You could represent all of the user defined fields with an XML Column, e.g.
"But I am not sure what the performance impact of doing this would be, however it is definitely the prettiest way of handling UDF's in a database in my opinion."
<UDF>
<Field Name="ConferenceAddress" DBType="NVarChar" Size="255">Some Address</Field>
<Field Name="ConferenceCity" DBType="NVarChar" Size="255">Some City</Field>
...etc
</UDF>
Then what I would do is put a trigger on the table so that when the column is updated it recreates a view for the table which pulls out the xml values as columns on the view. Lock the view etc during the recreation of it to prevent access errors application side.

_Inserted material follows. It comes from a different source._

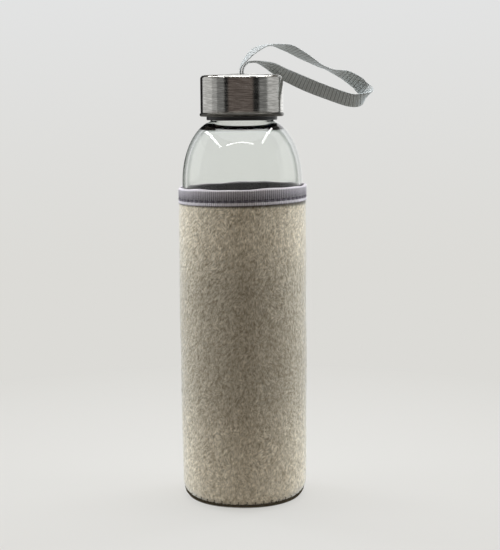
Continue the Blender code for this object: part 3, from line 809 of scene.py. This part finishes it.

Then I would create a stored procedure for updating the XML so that it would work for any XML Column following your User Defined Field xml formatting, e.g. Insert/Update/Remove/Get
GetUDFFieldValue
AddUDFField
UpdateUDFField
DeleteUDFField
--Shared Parameters
TableName
ColumnName
(e.g. use Dynamic SQL to get the XML from X table by X Column Name to make it universal/generic to all of your UDF Fields)
Here is an article on XML Performance Optimization from Sql Server 2005 (not seeing an equivalent in newer versions):
http://technet.microsoft.com/en-us/library/ms345118(v=sql.90).aspx
Lastly:
Are you sure you even need an RDBMS? NoSql Is a better fit for User Generated Fields, I might even consider using Both NoSql and Sql Server.